What DeepConf is and why it matters

DeepConf is a test‑time method that scores reasoning quality via internal confidence signals, discarding weak paths early and focusing budget on promising ones [1]. In multi‑trace settings (e.g., self‑consistency), this yields stronger decisions with fewer tokens [1].

How it works

Token and group confidence

Confidence is computed per token from model logprobs and aggregated over sliding windows to obtain more stable, local group confidence [1]. Statistics such as bottom‑10% groups, tail confidence, and lowest‑group confidence capture bottlenecks in the trace [1].

Offline vs online

Offline: generate multiple full traces, score them by confidence, and apply confidence‑weighted majority voting [1]. Online: during generation, apply sliding‑window confidence filtering and early‑stop weak traces to save tokens [1].

Operational choices

Weighted voting: responses are averaged/weighted by estimated confidence [1].
Filtering: progressively drop traces below adaptive thresholds (e.g., quantiles) [1].
Consensus τ: stop when consensus across traces exceeds τ to avoid further generation [1].

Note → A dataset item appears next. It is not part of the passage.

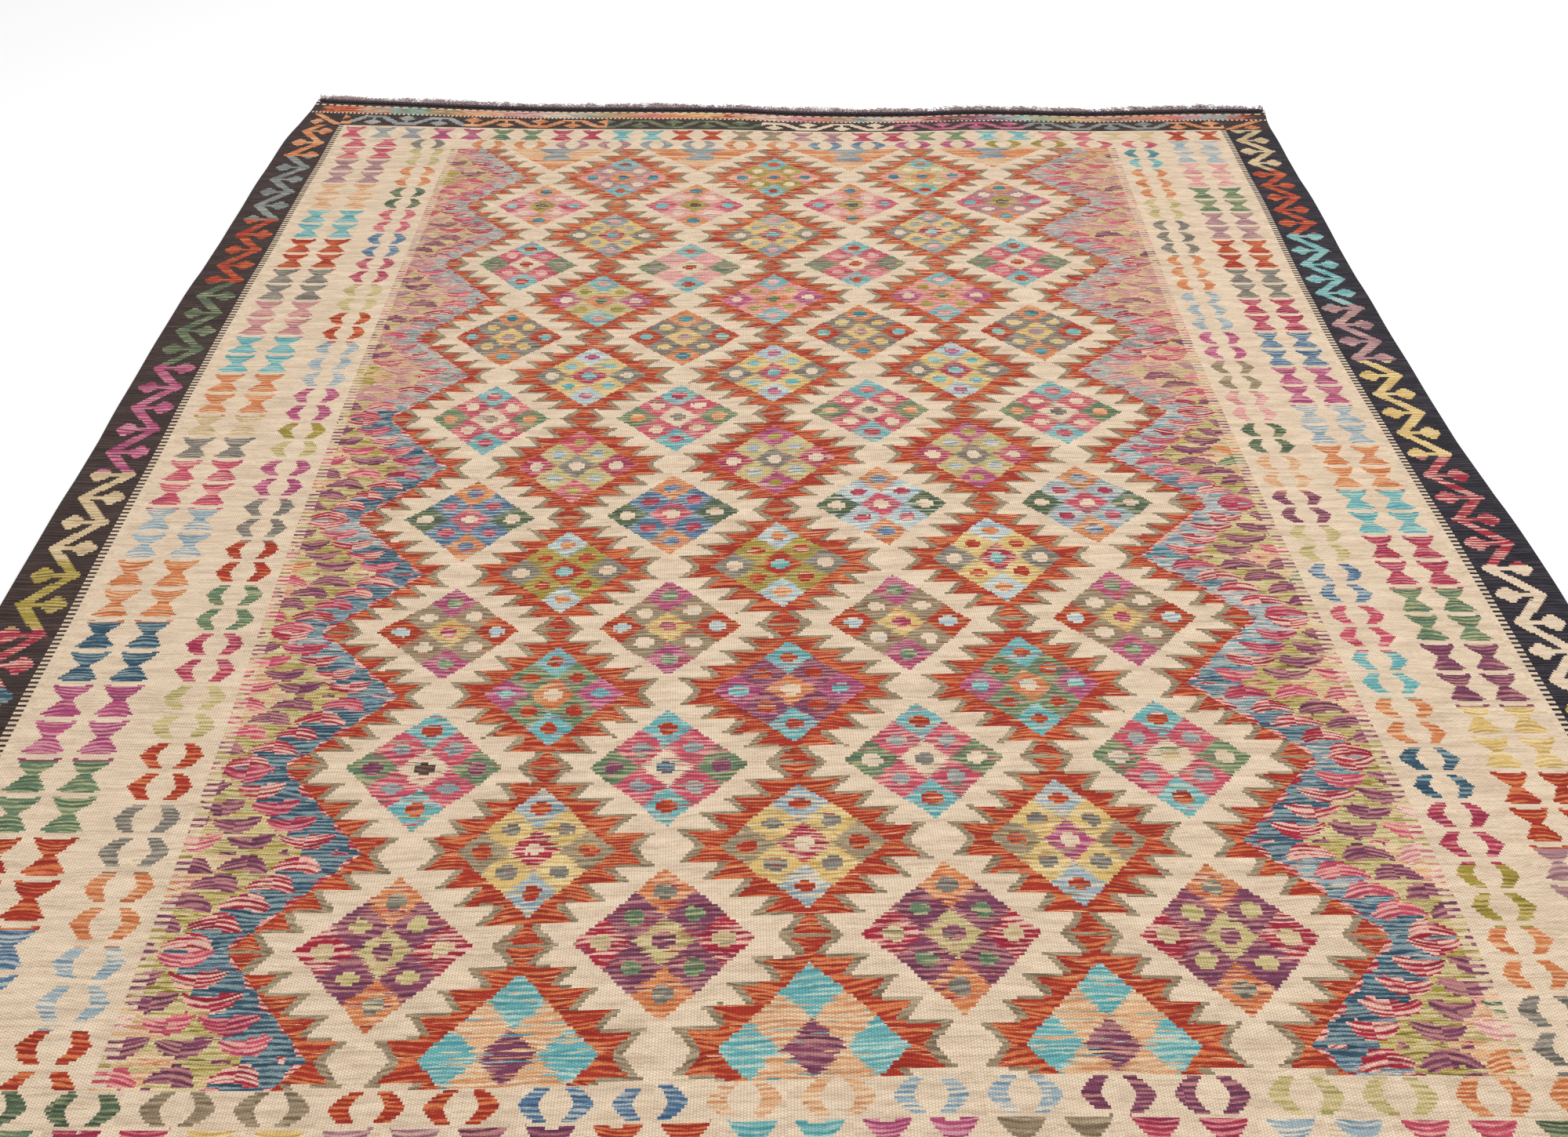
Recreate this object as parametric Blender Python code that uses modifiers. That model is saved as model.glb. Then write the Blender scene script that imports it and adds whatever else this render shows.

Figure 1: Early‑stop via group confidence and consensus τ [1].

Key results

On AIME 2025, DeepConf@512 achieves up to 99.9% accuracy and up to −84.7% generated tokens relative to standard parallel thinking at equal budget [1]. Other evaluated tasks show similar trends of large token savings with controlled accuracy trade‑offs when increasing filter strength [1].

Comparison

Method	Budget K	Token (×10^8)	Accuracy %	Notes
DeepConf‑low (top‑10%)	512	—	99.9	AIME; ↓84.7% tokens vs standard [1]
DeepConf‑high (top‑90%)	512	—	~99–100	Higher coverage; smaller savings [1]
Majority Voting	512	—	≤99.9	No filtering; higher cost [1]

Minimal vLLM enablement

Logprobs: enable logprobs to derive per‑token confidence [1].
Sliding window: compute cumulative group confidence over window length L [1].
Early‑stop: threshold on quantile/minimum group value + consensus τ [1].
OpenAI‑compatible: extra args for window, quantile, and enable_logprobs [1].

Practical implications

“Low” (top‑10%) filter: maximizes token savings; ensure adequate consensus to avoid confidently wrong traces [1].
“High” (top‑90%) filter: keeps more traces; prefer when accuracy is paramount and budget is looser [1].
Risks: confidently wrong traces; use initial calibration and threshold warm‑up [1].
Consensus τ: set τ by number of traces and task variability [1].

Limitations and future work

Logprob‑based confidence can be miscalibrated for some models/domains; future work includes calibration strategies and studying how optimal windowing and tail statistics generalize across tasks [1].

References

[1] Deep Think with Confidence (DeepConf), arXiv:2508.15260 (v1), 21 Aug 2025.